In an incredible accumulation of coincidences, I came across yet another paper about evidence and the harmonic mean challenge, by Yu-Bo Wang, Ming-Hui Chen [same as in Chen, Shao, Ibrahim], Lynn Kuo, and Paul O. Lewis this time, published in Bayesian Analysis. (Disclaimer: I was not involved in the reviews of any of these papers!)  Authors who arelocated in Storrs, Connecticut, in geographic and thematic connection with the original Gelfand and Dey (1994) paper! (Private joke about the Old Man of Storr in above picture!)

“The working parameter space is essentially the constrained support considered by Robert and Wraith (2009) and Marin and Robert (2010).”

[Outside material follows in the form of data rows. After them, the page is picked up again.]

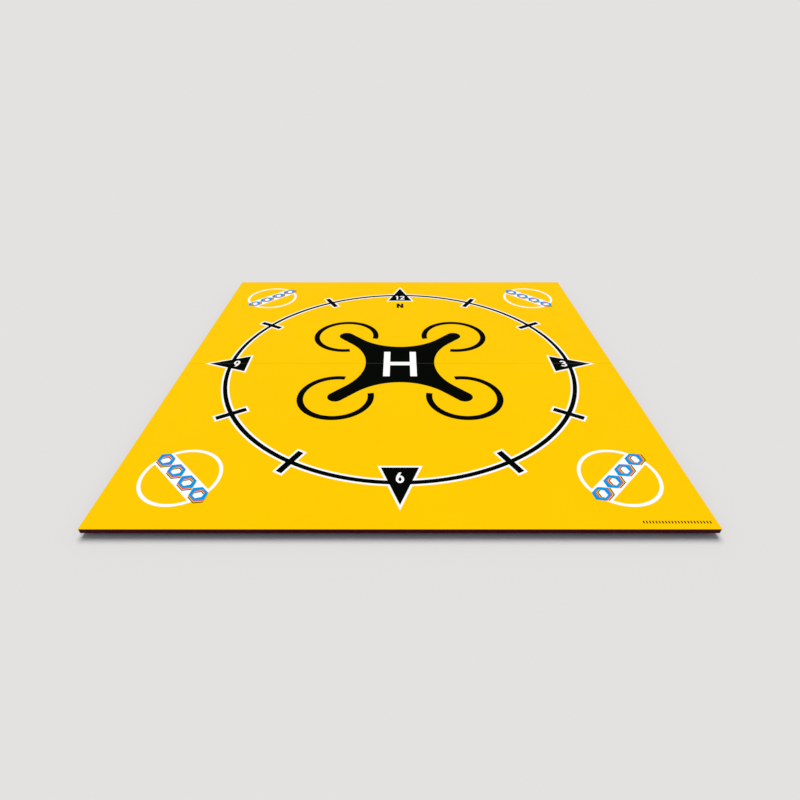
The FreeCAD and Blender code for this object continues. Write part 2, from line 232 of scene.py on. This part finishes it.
def numeral_two():
    """A hook of most of a circle, running tangent into a slanting leg that stands on a foot."""
    top, outer, inner = CAP / 2, TWO_HALF_W, TWO_HALF_W - STEM
    centre_y = top - outer
    hook = band(outer - STEM / 2, STEM, TWO_LEAN, 180 - TWO_LEAN, 0, centre_y)
    right = polar(outer, TWO_LEAN, 0, centre_y)
    left = polar(inner, TWO_LEAN, 0, centre_y)
    slope = math.tan(math.radians(TWO_LEAN + 90))
    heel = (-outer, left[1] - (left[0] + outer) * slope)
    toe = (right[0] - (right[1] + top) / slope, -top)
    return [hook, [right, left, heel, (-outer, -top), toe], rectangle(-outer, -top, outer, -top + STEM)]


def numeral_three():
    """Two bowls open to the left, the lower one larger, with a short bar between them."""
    top, half = CAP / 2, STEM / 2
    upper_y, lower_y = top - THREE_UPPER_R, -top + THREE_LOWER_R
    upper = band(THREE_UPPER_R - half, STEM, -90, THREE_SWEEP, 0, upper_y)
    lower = band(THREE_LOWER_R - half, STEM, 90 - THREE_SWEEP, THREE_SWEEP, 0, lower_y)
    waist = (upper_y - THREE_UPPER_R + lower_y + THREE_LOWER_R) / 2
    return [upper, lower, rectangle(-THREE_BAR, waist - half, 0, waist + half)]


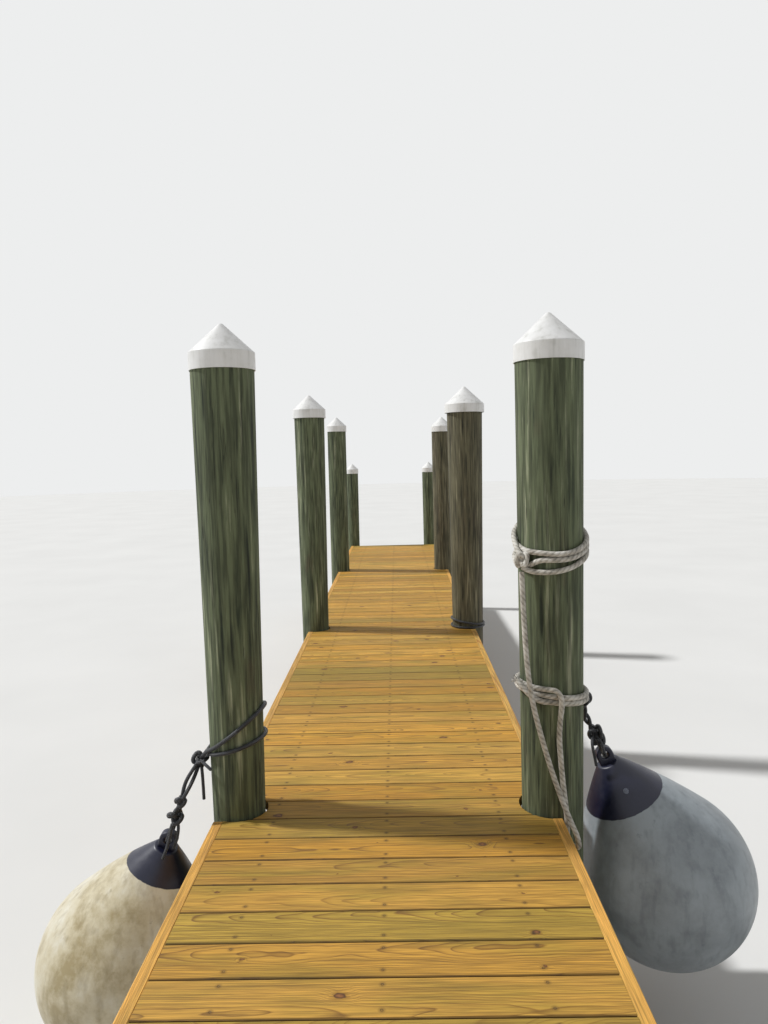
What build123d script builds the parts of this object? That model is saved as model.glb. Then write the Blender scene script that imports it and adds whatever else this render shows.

The central idea is to use a more general function than our HPD restricted prior but still with a known integral. Not in the sense of control variates, though. The function of choice is a weighted sum of indicators of terms of a finite partition, which implies a compact parameter set Ω. Or a form of HPD region, although it is unclear when the volume can be derived. While the consistency of the estimator of the inverse normalising constant [based on an MCMC sample] is unsurprising, the more advanced part of the paper is about finding the optimal sequence of weights, as in control variates. But it is also unsurprising in that the weights are proportional to the inverses of the inverse posteriors over the sets in the partition. Since these are hard to derive in practice, the authors come up with a fairly interesting alternative, which is to take the value of the posterior at an arbitrary point of the relevant set.

The paper also contains an extension replacing the weights with functions that are integrable and with known integrals. Which is hard for most choices, even though it contains the regular harmonic mean estimator as a special case. And should also suffer from the curse of dimension when the constraint to keep the target almost constant is implemented (as in Figure 1).

The method, when properly calibrated, does much better than harmonic mean (not a surprise) and than Petris and Tardella (2007) alternative, but no other technique, on toy problems like Normal, Normal mixture, and probit regression with three covariates (no Pima Indians this time!). As an aside I find it hard to understand how the regular harmonic mean estimator takes longer than this more advanced version, which should require more calibration. But I find it hard to see a general application of the principle, because the partition needs to be chosen in terms of the target. Embedded balls cannot work for every possible problem, even with ex-post standardisation.

## unbiased consistent nested sampling via sequential Monte Carlo [a reply]

Posted in pictures, Statistics, Travel with tags , , , , , , , , on June 13, 2018 by xi'an

Rob Salomone sent me the following reply on my comments of yesterday about their recently arXived paper.

Our main goal in the paper was to show that Nested Sampling (when interpreted a certain way) is really just a member of a larger class of SMC algorithms, and exploring the consequences of that. We should point out that the section regarding calibration applies generally to SMC samplers, and hope that people give those techniques a try regardless of their chosen SMC approach.
Regarding your question about “whether or not it makes more sense to get completely SMC and forego any nested sampling flavour!”, this is an interesting point. After all, if Nested Sampling is just a special form of SMC, why not just use more standard SMC approaches? It seems that the Nested Sampling’s main advantage is its ability to cope with problems that have “phase transition’’ like behaviour, and thus is robust to a wider range of difficult problems than annealing approaches. Nevertheless, we hope this way of looking at NS (and showing that there may be variations of SMC with certain advantages) leads to improved NS and SMC methods down the line.
Regarding your post, I should clarify a point regarding unbiasedness. The largest likelihood bound is actually set to infinity. Thus, for the fixed version of NS—SMC, one has an unbiased estimator of the “final” band. Choosing a final band prematurely will of course result in very high variance. However, the estimator is unbiased. For example, consider NS—SMC with only one strata. Then, the method reduces to simply using the prior as an importance sampling distribution for the posterior (unbiased, but often high variance).